━━━ Given information ━━━

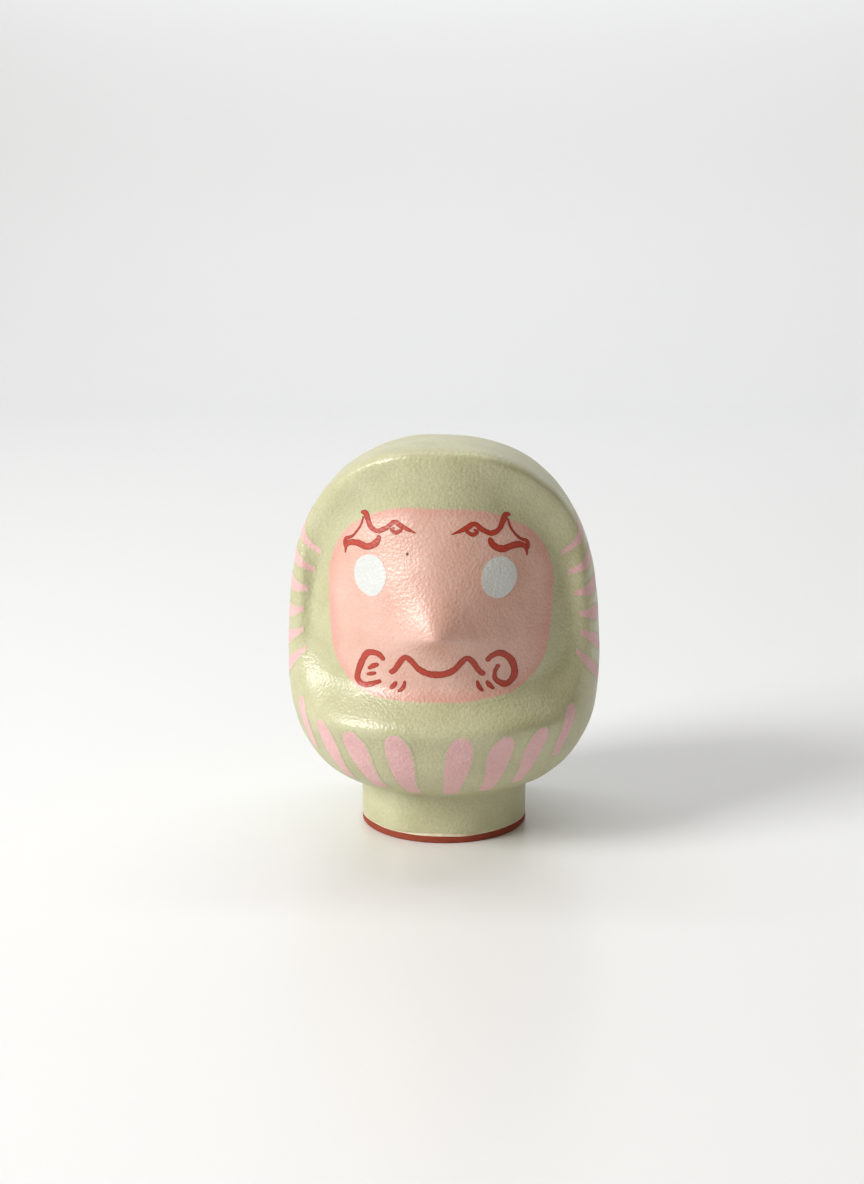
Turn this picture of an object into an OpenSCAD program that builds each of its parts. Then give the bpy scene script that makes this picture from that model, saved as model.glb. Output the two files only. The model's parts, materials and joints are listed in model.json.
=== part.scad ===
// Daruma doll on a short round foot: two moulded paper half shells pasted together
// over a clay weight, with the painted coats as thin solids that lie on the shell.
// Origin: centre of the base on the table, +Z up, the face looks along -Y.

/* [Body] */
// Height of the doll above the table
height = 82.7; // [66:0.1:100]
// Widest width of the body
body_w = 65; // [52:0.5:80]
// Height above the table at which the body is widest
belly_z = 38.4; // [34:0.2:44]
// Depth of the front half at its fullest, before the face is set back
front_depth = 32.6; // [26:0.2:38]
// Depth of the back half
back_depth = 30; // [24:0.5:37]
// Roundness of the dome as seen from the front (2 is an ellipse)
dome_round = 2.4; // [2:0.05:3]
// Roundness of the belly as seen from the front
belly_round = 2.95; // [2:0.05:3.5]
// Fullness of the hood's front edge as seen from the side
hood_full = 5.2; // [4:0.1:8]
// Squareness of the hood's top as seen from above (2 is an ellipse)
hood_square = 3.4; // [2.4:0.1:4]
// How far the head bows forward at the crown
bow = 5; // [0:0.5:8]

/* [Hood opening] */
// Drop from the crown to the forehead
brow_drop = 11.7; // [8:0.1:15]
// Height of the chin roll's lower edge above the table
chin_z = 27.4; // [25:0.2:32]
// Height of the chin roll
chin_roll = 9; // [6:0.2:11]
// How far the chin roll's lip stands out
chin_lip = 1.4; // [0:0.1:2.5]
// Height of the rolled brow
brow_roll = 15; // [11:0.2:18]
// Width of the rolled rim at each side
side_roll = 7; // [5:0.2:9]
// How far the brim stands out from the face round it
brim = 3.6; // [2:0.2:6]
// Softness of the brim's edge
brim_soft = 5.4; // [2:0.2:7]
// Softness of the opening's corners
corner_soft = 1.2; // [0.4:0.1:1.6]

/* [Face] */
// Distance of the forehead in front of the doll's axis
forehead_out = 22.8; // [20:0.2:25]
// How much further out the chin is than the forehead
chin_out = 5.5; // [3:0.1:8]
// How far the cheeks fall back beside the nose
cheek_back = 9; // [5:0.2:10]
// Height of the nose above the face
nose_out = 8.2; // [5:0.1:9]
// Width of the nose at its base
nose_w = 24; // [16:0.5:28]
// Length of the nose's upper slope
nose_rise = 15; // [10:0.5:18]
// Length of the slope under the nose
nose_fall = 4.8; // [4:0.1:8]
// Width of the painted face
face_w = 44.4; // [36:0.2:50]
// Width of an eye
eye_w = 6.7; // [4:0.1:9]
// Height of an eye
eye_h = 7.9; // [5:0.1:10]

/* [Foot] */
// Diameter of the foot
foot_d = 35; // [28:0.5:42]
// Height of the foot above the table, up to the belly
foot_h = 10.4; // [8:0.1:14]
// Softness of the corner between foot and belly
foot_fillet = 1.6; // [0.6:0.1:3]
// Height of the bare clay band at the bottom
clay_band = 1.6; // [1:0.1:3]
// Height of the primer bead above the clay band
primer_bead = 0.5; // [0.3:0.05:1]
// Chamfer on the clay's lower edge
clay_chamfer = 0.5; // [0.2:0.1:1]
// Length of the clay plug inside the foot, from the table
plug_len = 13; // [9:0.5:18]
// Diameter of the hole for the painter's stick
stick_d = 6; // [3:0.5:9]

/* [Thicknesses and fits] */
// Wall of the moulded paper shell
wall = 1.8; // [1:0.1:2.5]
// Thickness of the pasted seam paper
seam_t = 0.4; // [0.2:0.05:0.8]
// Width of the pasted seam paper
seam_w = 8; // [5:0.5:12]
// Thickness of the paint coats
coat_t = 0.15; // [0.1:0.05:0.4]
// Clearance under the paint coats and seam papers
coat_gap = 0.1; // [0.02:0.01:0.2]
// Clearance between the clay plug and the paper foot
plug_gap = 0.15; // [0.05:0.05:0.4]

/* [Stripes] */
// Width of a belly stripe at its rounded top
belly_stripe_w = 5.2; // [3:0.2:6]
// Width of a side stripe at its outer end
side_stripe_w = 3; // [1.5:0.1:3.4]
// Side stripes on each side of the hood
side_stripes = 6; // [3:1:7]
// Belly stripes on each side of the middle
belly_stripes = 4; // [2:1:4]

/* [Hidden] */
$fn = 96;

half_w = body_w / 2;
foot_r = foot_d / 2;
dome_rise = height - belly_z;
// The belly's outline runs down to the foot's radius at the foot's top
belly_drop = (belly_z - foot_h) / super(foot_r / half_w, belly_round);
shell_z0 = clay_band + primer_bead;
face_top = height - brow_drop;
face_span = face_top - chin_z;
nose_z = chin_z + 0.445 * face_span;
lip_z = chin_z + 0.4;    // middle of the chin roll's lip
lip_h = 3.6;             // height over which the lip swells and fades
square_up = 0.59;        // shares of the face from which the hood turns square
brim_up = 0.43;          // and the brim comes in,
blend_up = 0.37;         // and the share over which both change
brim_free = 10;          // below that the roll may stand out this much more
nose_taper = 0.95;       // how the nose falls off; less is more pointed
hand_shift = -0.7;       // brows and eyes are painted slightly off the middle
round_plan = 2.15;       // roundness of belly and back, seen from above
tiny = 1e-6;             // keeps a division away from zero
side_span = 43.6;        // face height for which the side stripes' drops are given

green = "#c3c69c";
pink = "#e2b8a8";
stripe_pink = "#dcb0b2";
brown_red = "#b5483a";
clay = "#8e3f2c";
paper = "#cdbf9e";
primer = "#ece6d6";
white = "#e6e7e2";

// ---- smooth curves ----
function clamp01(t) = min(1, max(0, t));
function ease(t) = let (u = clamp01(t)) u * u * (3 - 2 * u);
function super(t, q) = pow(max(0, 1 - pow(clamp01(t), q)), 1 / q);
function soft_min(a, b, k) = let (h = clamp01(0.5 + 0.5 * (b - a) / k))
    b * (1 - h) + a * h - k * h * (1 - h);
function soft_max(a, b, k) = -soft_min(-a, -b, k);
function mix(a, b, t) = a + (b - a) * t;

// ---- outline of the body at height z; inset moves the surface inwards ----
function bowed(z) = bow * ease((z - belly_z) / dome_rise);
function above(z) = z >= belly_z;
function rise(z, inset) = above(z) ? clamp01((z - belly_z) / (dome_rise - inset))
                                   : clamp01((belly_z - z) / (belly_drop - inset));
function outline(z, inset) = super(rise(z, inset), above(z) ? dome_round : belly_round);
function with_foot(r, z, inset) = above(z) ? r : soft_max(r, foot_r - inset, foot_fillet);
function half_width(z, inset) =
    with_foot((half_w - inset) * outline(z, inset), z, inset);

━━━

* Exercise aim: Please set down the whole listing above without altering a single line.

* Answer:
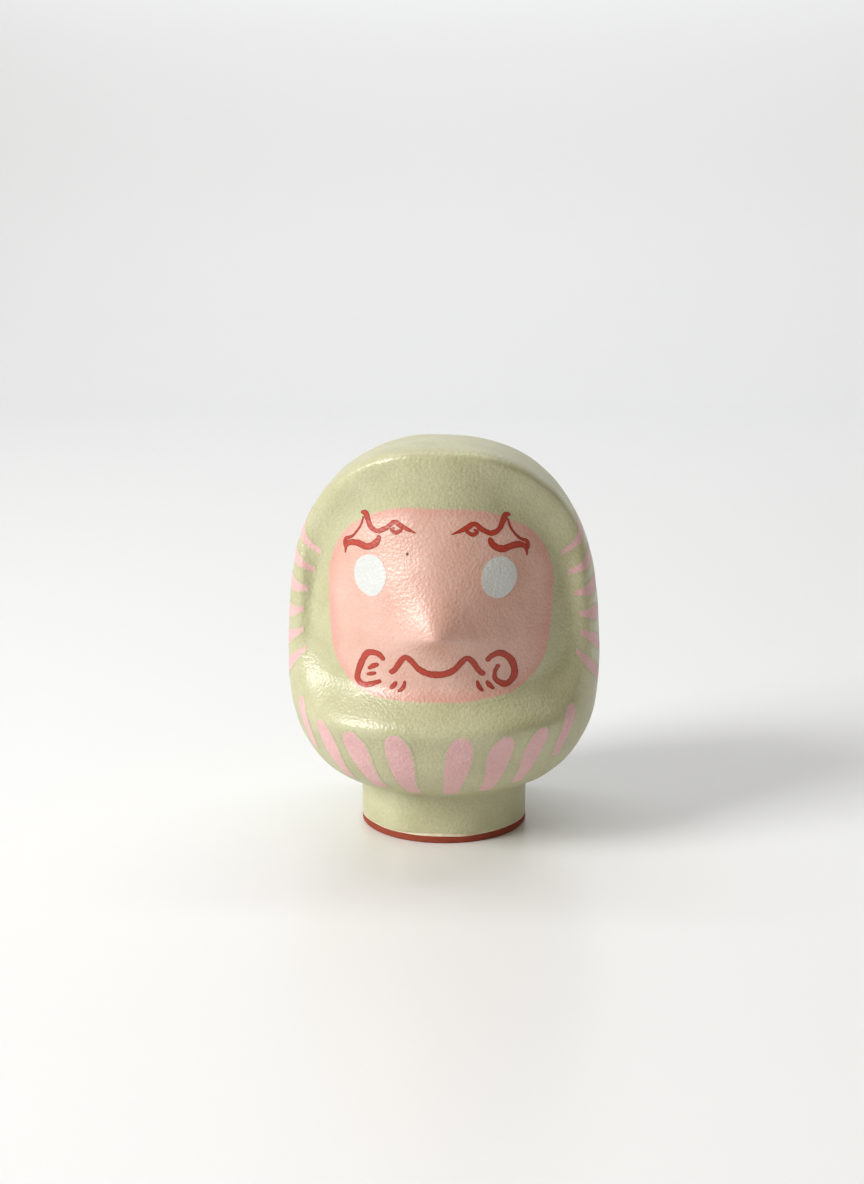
Turn this picture of an object into an OpenSCAD program that builds each of its parts. Then give the bpy scene script that makes this picture from that model, saved as model.glb. Output the two files only. The model's parts, materials and joints are listed in model.json.
=== part.scad ===
// Daruma doll on a short round foot: two moulded paper half shells pasted together
// over a clay weight, with the painted coats as thin solids that lie on the shell.
// Origin: centre of the base on the table, +Z up, the face looks along -Y.

/* [Body] */
// Height of the doll above the table
height = 82.7; // [66:0.1:100]
// Widest width of the body
body_w = 65; // [52:0.5:80]
// Height above the table at which the body is widest
belly_z = 38.4; // [34:0.2:44]
// Depth of the front half at its fullest, before the face is set back
front_depth = 32.6; // [26:0.2:38]
// Depth of the back half
back_depth = 30; // [24:0.5:37]
// Roundness of the dome as seen from the front (2 is an ellipse)
dome_round = 2.4; // [2:0.05:3]
// Roundness of the belly as seen from the front
belly_round = 2.95; // [2:0.05:3.5]
// Fullness of the hood's front edge as seen from the side
hood_full = 5.2; // [4:0.1:8]
// Squareness of the hood's top as seen from above (2 is an ellipse)
hood_square = 3.4; // [2.4:0.1:4]
// How far the head bows forward at the crown
bow = 5; // [0:0.5:8]

/* [Hood opening] */
// Drop from the crown to the forehead
brow_drop = 11.7; // [8:0.1:15]
// Height of the chin roll's lower edge above the table
chin_z = 27.4; // [25:0.2:32]
// Height of the chin roll
chin_roll = 9; // [6:0.2:11]
// How far the chin roll's lip stands out
chin_lip = 1.4; // [0:0.1:2.5]
// Height of the rolled brow
brow_roll = 15; // [11:0.2:18]
// Width of the rolled rim at each side
side_roll = 7; // [5:0.2:9]
// How far the brim stands out from the face round it
brim = 3.6; // [2:0.2:6]
// Softness of the brim's edge
brim_soft = 5.4; // [2:0.2:7]
// Softness of the opening's corners
corner_soft = 1.2; // [0.4:0.1:1.6]

/* [Face] */
// Distance of the forehead in front of the doll's axis
forehead_out = 22.8; // [20:0.2:25]
// How much further out the chin is than the forehead
chin_out = 5.5; // [3:0.1:8]
// How far the cheeks fall back beside the nose
cheek_back = 9; // [5:0.2:10]
// Height of the nose above the face
nose_out = 8.2; // [5:0.1:9]
// Width of the nose at its base
nose_w = 24; // [16:0.5:28]
// Length of the nose's upper slope
nose_rise = 15; // [10:0.5:18]
// Length of the slope under the nose
nose_fall = 4.8; // [4:0.1:8]
// Width of the painted face
face_w = 44.4; // [36:0.2:50]
// Width of an eye
eye_w = 6.7; // [4:0.1:9]
// Height of an eye
eye_h = 7.9; // [5:0.1:10]

/* [Foot] */
// Diameter of the foot
foot_d = 35; // [28:0.5:42]
// Height of the foot above the table, up to the belly
foot_h = 10.4; // [8:0.1:14]
// Softness of the corner between foot and belly
foot_fillet = 1.6; // [0.6:0.1:3]
// Height of the bare clay band at the bottom
clay_band = 1.6; // [1:0.1:3]
// Height of the primer bead above the clay band
primer_bead = 0.5; // [0.3:0.05:1]
// Chamfer on the clay's lower edge
clay_chamfer = 0.5; // [0.2:0.1:1]
// Length of the clay plug inside the foot, from the table
plug_len = 13; // [9:0.5:18]
// Diameter of the hole for the painter's stick
stick_d = 6; // [3:0.5:9]

/* [Thicknesses and fits] */
// Wall of the moulded paper shell
wall = 1.8; // [1:0.1:2.5]
// Thickness of the pasted seam paper
seam_t = 0.4; // [0.2:0.05:0.8]
// Width of the pasted seam paper
seam_w = 8; // [5:0.5:12]
// Thickness of the paint coats
coat_t = 0.15; // [0.1:0.05:0.4]
// Clearance under the paint coats and seam papers
coat_gap = 0.1; // [0.02:0.01:0.2]
// Clearance between the clay plug and the paper foot
plug_gap = 0.15; // [0.05:0.05:0.4]

/* [Stripes] */
// Width of a belly stripe at its rounded top
belly_stripe_w = 5.2; // [3:0.2:6]
// Width of a side stripe at its outer end
side_stripe_w = 3; // [1.5:0.1:3.4]
// Side stripes on each side of the hood
side_stripes = 6; // [3:1:7]
// Belly stripes on each side of the middle
belly_stripes = 4; // [2:1:4]

/* [Hidden] */
$fn = 96;

half_w = body_w / 2;
foot_r = foot_d / 2;
dome_rise = height - belly_z;
// The belly's outline runs down to the foot's radius at the foot's top
belly_drop = (belly_z - foot_h) / super(foot_r / half_w, belly_round);
shell_z0 = clay_band + primer_bead;
face_top = height - brow_drop;
face_span = face_top - chin_z;
nose_z = chin_z + 0.445 * face_span;
lip_z = chin_z + 0.4;    // middle of the chin roll's lip
lip_h = 3.6;             // height over which the lip swells and fades
square_up = 0.59;        // shares of the face from which the hood turns square
brim_up = 0.43;          // and the brim comes in,
blend_up = 0.37;         // and the share over which both change
brim_free = 10;          // below that the roll may stand out this much more
nose_taper = 0.95;       // how the nose falls off; less is more pointed
hand_shift = -0.7;       // brows and eyes are painted slightly off the middle
round_plan = 2.15;       // roundness of belly and back, seen from above
tiny = 1e-6;             // keeps a division away from zero
side_span = 43.6;        // face height for which the side stripes' drops are given

green = "#c3c69c";
pink = "#e2b8a8";
stripe_pink = "#dcb0b2";
brown_red = "#b5483a";
clay = "#8e3f2c";
paper = "#cdbf9e";
primer = "#ece6d6";
white = "#e6e7e2";

// ---- smooth curves ----
function clamp01(t) = min(1, max(0, t));
function ease(t) = let (u = clamp01(t)) u * u * (3 - 2 * u);
function super(t, q) = pow(max(0, 1 - pow(clamp01(t), q)), 1 / q);
function soft_min(a, b, k) = let (h = clamp01(0.5 + 0.5 * (b - a) / k))
    b * (1 - h) + a * h - k * h * (1 - h);
function soft_max(a, b, k) = -soft_min(-a, -b, k);
function mix(a, b, t) = a + (b - a) * t;

// ---- outline of the body at height z; inset moves the surface inwards ----
function bowed(z) = bow * ease((z - belly_z) / dome_rise);
function above(z) = z >= belly_z;
function rise(z, inset) = above(z) ? clamp01((z - belly_z) / (dome_rise - inset))
                                   : clamp01((belly_z - z) / (belly_drop - inset));
function outline(z, inset) = super(rise(z, inset), above(z) ? dome_round : belly_round);
function with_foot(r, z, inset) = above(z) ? r : soft_max(r, foot_r - inset, foot_fillet);
function half_width(z, inset) =
    with_foot((half_w - inset) * outline(z, inset), z, inset);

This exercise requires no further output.